De tweede mogelijkheid, aldus het boek, was te kijken naar een aanval op de groei van de low budget supermarkten door er zelf een tweede merk voor te ontwikkelen, onafhankelijk van het al bestaande luxe merk "AH". Volgens Close zou de strategische stap echter geen verwarring mogen scheppen bij de consument en volledig onafhankelijk van elkaar moeten worden uitgevoerd. Mocht zo´n strategische beslissing gemaakt worden dan zou de groei in de lage budget klasse erkent worden door het concern, hetgeen tevens een motie van wantrouwen vanuit ondernemend Nederland betekent tegen de "goed nieuws show" van de huidige regering, bij monde van een van de belangrijkste ondernemingen in Nederland.

Goed ondernemerschap omvat een duidelijk gevoel met de markt en de trends om baanbrekende besluiten te onderbouwen en door te voeren. Het feit dat Albert Heijn een toonaangevend merk met jarenlange leiderschap op dreigt te offeren voor een volledig nieuwe formule welke zich nog moet bewijzen, en daarbij ook nog eens in het vaarwater treedt van reeds heersende marktleiders in dit segment, zoals Aldi, is misschien uiterst moedig of geeft blijk van volledig mismanagement.

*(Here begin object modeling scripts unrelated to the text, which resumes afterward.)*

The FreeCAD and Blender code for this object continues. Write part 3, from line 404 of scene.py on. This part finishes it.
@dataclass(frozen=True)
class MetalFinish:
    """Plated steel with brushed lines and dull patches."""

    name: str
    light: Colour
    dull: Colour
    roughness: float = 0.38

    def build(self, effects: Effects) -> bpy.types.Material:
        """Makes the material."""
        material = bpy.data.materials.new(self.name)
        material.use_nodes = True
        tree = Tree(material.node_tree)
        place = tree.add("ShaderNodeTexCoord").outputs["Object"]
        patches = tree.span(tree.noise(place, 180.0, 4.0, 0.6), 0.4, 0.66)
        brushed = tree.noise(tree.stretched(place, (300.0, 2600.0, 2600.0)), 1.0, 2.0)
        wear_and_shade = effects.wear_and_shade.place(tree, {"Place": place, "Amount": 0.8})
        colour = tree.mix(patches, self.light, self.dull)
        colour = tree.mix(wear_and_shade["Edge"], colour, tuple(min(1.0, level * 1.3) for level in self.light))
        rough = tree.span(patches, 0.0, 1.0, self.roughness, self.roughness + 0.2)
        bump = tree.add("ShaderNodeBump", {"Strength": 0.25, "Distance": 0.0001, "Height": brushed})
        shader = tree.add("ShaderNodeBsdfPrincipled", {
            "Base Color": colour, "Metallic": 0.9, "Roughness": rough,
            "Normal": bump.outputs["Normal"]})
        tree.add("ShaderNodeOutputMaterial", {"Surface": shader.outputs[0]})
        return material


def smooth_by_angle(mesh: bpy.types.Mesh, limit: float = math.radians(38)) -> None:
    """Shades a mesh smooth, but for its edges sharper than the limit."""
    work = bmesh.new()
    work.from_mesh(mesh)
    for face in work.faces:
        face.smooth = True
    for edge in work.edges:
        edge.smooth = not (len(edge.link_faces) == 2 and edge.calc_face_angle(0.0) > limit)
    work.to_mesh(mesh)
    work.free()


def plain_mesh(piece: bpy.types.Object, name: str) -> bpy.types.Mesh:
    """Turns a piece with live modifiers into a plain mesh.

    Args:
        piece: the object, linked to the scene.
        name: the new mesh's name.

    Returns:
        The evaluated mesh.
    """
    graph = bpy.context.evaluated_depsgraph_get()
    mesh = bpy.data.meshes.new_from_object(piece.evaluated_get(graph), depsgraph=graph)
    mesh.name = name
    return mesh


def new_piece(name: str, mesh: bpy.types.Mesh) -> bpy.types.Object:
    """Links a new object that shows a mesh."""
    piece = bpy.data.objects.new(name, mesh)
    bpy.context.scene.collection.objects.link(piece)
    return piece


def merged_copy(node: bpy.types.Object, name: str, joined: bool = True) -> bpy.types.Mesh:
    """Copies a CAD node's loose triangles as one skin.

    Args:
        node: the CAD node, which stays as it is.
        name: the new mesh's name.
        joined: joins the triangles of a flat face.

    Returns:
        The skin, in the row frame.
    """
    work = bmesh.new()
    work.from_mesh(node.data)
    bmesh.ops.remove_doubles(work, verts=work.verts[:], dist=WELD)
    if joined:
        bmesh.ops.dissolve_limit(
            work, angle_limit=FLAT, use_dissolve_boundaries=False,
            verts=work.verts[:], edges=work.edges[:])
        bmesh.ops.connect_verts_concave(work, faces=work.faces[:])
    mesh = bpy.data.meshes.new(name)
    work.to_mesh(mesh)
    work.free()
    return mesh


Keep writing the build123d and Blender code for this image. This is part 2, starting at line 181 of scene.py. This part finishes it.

Nederland zit weliswaar in een roes van besluiteloosheid en met een enorm potentieel aan innovatief ondernemerschap dat helaas bedolven is onder een berg van bureaucratie en regelgeving, maar de bevolking wil nog steeds wel haar oude arrogantie van rijkdom tonen door te winkelen bij het vertrouwde Albert Heijn. Albert Heijn dreigt echter wel erg snel de handdoek in de ring te gooien door een aanval aan te kondigen op Aldi en Liddl en haar eigen luxe merk naar beneden te halen. Konmar, C1000, Super de Boer, zijn geen merken die zich kunnen evenaren met de emotionele, historische uitstraling van een Albert Heijn, maar zij doen enorm hun best. Als AH uit de top verdwijnt zal ongetwijfeld één van deze alternatieve ketens de positie in willen nemen ondanks de krimpende dreiging van de markt.

Aldi en Liddl zijn Duitse merken die voortkomen uit de armoe van de tweede wereldoorlog. Zij voeren een vorm van "géén merkenbeleid" succesvol en al vele tientallen jaren. Zij zijn leider in het segment waarin ze actief zijn. Tevens vertegenwoordigen zij, met succes, het klimaat van "onvermogen" dat in Nederland is ontstaan. Dat de trots van het Nederlandse supermarktwezen zich laat verleiden tot het veranderen van segment om daar een rol te gaan spelen van ondergeschikte en beginneling, is een teken aan de wand dat de recessie in Nederland nog vele jaren zal doorzetten, althans bewust of onbewust aangevoeld door de directie van AH.

Hetzelfde boek van Close stelt echter tevens dat grote ondernemers worden aangevoerd door "omhoog geworpen technici" en "terugkijkende financiële goeroes" in plaats van rasondernemers. Laten we hopen dat Close in zijn boek gelijk heeft en Albert Heijn haar eigen ondergang heeft aangekondigd wegens gebrek aan ondernemerschap en Nederland nog lang en gelukkig haar welvaart imago, ondernemerschap en gevoel mag behouden. Wij vrezen echter het tegengestelde.